SBL signature metals limited

after winter comes the coiled spring

  1. 749 Posts.
    I've just re-read the investor presentation from March this year and management's bemusement at the under-valuation of SBL was palpable THEN. Now the share price has halved, courtesy of a $5m capital raising at what WAS a heavy discount to the SP then prevailing of 3.4 cents. It currently sits at 1.7 cents -precisely half - despite the fact that first gold production is slated for Q4 2010 or Q1 2011. In my opinion, here is why should investors take another look at the company:

    1) its in-ground / oz value is a fraction of even its lowest-rated peers in West Africa. Many are trading at above $60 / oz while SBL is now around $12 / oz.

    2) the re-commissioning of the treatment plant that should deliver first pour is well under way and the Konongo tailings should provide profitable mill-feed for years to come at very low cost. These tailings which became uneconomic at a gold price of $300 / oz are now hugely profitable with gold holding around $1,200.

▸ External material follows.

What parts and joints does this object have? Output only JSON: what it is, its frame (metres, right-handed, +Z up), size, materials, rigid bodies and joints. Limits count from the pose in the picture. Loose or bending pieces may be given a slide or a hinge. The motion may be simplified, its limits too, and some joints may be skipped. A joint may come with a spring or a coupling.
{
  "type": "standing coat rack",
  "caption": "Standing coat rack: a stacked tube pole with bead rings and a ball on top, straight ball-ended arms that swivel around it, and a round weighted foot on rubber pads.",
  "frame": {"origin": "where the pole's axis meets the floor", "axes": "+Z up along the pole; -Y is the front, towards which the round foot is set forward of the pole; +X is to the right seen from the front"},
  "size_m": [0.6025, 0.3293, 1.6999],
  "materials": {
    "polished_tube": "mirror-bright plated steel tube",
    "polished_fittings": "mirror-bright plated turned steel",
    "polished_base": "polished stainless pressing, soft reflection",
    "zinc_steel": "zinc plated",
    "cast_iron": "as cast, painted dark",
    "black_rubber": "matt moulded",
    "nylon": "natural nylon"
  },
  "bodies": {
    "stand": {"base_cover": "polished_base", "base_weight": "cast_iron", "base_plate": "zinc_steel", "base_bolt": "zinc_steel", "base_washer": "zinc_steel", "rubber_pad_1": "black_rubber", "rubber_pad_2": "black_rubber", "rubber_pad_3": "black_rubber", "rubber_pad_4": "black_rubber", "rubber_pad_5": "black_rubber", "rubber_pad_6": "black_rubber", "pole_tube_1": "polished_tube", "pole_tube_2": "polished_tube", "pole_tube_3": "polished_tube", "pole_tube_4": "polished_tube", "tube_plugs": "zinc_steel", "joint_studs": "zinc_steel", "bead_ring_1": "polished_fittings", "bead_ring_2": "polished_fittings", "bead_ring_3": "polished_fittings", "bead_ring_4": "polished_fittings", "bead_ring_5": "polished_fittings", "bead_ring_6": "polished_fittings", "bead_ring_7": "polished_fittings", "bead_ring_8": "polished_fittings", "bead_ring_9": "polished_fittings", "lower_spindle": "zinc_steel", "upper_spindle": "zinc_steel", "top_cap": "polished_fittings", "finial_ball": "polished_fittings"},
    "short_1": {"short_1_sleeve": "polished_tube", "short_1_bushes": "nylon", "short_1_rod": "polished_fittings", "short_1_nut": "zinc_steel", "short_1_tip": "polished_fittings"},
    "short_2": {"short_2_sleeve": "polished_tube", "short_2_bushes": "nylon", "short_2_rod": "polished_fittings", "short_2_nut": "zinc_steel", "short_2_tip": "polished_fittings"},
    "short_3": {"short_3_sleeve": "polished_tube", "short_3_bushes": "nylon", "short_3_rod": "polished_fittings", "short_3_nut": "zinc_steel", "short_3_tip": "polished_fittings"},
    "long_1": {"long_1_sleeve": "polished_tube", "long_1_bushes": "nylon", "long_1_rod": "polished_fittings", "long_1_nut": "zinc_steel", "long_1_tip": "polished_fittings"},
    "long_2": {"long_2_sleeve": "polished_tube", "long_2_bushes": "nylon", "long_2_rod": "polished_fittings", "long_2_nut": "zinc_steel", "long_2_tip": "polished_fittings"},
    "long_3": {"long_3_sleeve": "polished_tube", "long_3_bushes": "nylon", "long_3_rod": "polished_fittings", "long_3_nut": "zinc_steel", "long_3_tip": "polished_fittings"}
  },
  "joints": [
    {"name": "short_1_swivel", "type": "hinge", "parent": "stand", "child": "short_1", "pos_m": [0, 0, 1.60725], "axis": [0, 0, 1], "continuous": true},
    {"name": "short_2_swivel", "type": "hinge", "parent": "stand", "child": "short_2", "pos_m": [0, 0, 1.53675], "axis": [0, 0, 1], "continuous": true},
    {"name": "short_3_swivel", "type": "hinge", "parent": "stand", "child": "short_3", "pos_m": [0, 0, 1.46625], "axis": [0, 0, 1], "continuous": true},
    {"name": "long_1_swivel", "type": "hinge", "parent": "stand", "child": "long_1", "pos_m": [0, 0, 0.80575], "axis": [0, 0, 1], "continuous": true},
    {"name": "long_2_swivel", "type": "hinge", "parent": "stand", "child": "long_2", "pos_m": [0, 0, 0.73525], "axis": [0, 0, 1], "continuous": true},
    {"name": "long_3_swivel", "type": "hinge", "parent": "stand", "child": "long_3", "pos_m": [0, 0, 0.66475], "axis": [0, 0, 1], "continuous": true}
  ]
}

    3) the upside for those who add to their investment or buy in now is that the company has effectively staged a 50% mark-down sale despite adding $5m cash to carry it through to first production. That is galling to those like me who bought in before the raising but I have worn it because getting into production the quickest way possible suits me just fine. Even first stage production of 20 - 25,000 oz per annum should see the SP revalued in multiples.

    4) ongoing exploration on the world-famous Ashanti gold-belt is likely to add significantly to SBL's current 1.2m oz JORC-approved. While the grade of the tailings is naturally low, extensive drilling over the 12km site has delivered very exciting green-field grades which should sweeten the bottom line considerably as production gears up to a planned 100,000 oz per annum.

    All in all, if gold prices hold above $1,000 (and there is every sign they could go towards $1,400 in my view) and SBL gets into production within the next 6 - 8 months as planned, I am looking for a SP closer to 10 cents than the current 1.7 cents. The market simply will not allow a company with significant production to languish at a market cap of just $20m.

    Consider that when production of 100,000 oz is reached, on very conservative estimates the company should deliver profits of $70m per year assuming a gold price of $1,100 and deducting 50% for costs (from what I have read, SBL's production costs are actually likely to be in the lower quartile of sub $400 / oz). With a conservative P/E ratio of 8 factored in, anyone care to calculate where the SP might be? It begins to get exciting, doesn't it.

    You can only wind a spring up to a certain point before the coiled energy is released. A decimated SP has certainly wound me up! Now it's time to break out.

    DYOR as I have a strong vested interest in the outcomes mooted above.